Google’s Results about you tool scans Search for your phone number, home address, and email, and lets you request removal. It has real limits worth knowing before you rely on it: it won’t touch content you control yourself, since a social media post is your job to delete, it won’t remove pages Google judges to serve a public interest, such as court records or news coverage, and an approved removal clears the result from Google Search, not from the source website or from other search engines.
Re-search your name a few days after approval. Google’s cached version of a page can lag behind the live removal by several days before it clears on its own.
How do I know a removal actually worked? Re-check the specific search query the listing appeared under, not just your name alone. For faster confirmation, use Google’s separate outdated content tool to force a recrawl of the exact URL instead of waiting for the cache to expire on its own.
Locking down or deleting old accounts and social profiles

Start with your inbox: search for “welcome,” “verify,” or “confirm your account” to surface logins you’d otherwise forget you have. For accounts you’re keeping, tighten visibility to friends or connections only and remove old posts that reveal your address, routine, or family details.
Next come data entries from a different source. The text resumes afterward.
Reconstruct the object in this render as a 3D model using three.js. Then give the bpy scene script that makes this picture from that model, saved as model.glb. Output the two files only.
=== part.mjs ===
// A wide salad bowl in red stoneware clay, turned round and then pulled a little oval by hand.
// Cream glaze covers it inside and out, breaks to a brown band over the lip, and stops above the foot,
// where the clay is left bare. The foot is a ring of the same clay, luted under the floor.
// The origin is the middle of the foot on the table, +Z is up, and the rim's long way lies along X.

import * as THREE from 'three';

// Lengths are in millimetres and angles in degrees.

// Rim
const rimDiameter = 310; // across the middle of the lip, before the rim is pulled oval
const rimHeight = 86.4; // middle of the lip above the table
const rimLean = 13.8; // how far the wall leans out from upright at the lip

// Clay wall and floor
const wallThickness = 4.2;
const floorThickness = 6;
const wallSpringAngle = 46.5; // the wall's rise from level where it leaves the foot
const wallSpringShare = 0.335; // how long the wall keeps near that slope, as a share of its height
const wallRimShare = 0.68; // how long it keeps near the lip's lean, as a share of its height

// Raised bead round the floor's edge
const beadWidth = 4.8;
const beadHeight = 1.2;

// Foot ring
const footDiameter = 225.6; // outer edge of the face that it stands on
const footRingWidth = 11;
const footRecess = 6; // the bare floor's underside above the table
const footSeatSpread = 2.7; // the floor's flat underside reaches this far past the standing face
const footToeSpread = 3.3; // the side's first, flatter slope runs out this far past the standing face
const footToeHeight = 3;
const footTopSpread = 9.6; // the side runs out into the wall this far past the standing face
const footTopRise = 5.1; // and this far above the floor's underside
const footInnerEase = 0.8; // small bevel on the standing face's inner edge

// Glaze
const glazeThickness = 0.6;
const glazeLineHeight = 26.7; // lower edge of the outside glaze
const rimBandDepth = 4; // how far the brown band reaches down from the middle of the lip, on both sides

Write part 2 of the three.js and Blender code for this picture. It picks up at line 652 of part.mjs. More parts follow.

For accounts you’re closing, export anything you want to keep first.
- Don’t log back in mid-deletion. Even a brief login while a deletion is processing can reset the platform’s retention clock, so once you’ve started, stay out until it’s confirmed complete.
- Check tagged content, not just your own posts. Photos and mentions from other people rarely show up in a self-audit of your own account.
- Cancel subscriptions before deleting. App-store and platform-level subscriptions often survive an account deletion and keep billing separately.
Can I get something removed if someone else posted it about me? In the US, there’s no general legal right to force another private individual to delete a post about you. Ask the poster directly first. If that fails, most platforms have a reporting flow for content revealing private information without consent, and Google’s doxxing policy can remove search results for pages combining your personal info with threats or harassment, even when you don’t control the source page.
When a removal request is refused or doesn’t apply

Three situations account for most refusals. The content sits in a record a government agency controls, which sits outside any company’s deletion authority. The broker or platform operates outside California and has no legal deadline to meet, so a request becomes a favor rather than an obligation. Or the content lives on a page you don’t own and the poster won’t cooperate.
The realistic options in any of these cases: a formal complaint, to the FTC for a business practice, to CalPrivacy for a California data broker, or to a platform’s trust-and-safety team for a policy violation; a request citing whatever state or national law applies; or simply monitoring the exposure instead of expecting it to disappear.
Keeping your footprint down

Removal isn’t a single pass. Brokers relist people as they refresh their data feeds, and platform default settings change over time.
| Data type | What’s known about reappearance | Practical recheck interval |
|---|---|---|
| California DROP-covered broker data | Brokers must re-check the DROP list at least every 45 days by regulation | Every 6 to 8 weeks |
| Individual (non-DROP) broker opt-outs | No regulator publishes a mandatory re-listing schedule; brokers relist as they refresh source feeds | No official figure exists; 3 to 6 months is an industry estimate, not a guarantee |
| Google Search removals | Persists unless the source page or a new copy reappears | Rely on Google’s notification setting instead of manual rechecking |
| Social media privacy settings | Stays as set until you or the platform changes it | Recheck after major platform redesigns |
| Region | Applicable law | Practical strength of the deletion right |
|---|---|---|
| California | CCPA/CPRA plus the Delete Act’s DROP platform | Strong: a statutory right, a single-request mechanism, and a $200-per-day penalty for broker noncompliance |
| Other US states | Varies; a growing number have their own consumer privacy laws | Depends on the specific state; none yet run a DROP-equivalent one-stop platform |
| US states without a comprehensive privacy law | No state deletion statute | Weak: removal depends on each company’s voluntary policy |
| EU/EEA | GDPR Article 17 | Strong: a controller must act without undue delay, generally within one month, extendable by two months for complex requests, with named exceptions for free expression, legal obligations, and public-interest archiving |
Do I need to live in California or the EU for these rights to matter? No, you can send removal requests from anywhere. But leverage differs sharply: a California or EU resident invokes a specific legal deadline and penalty structure, while someone in a state without a comprehensive privacy law is asking a company to honor a policy it isn’t legally required to have.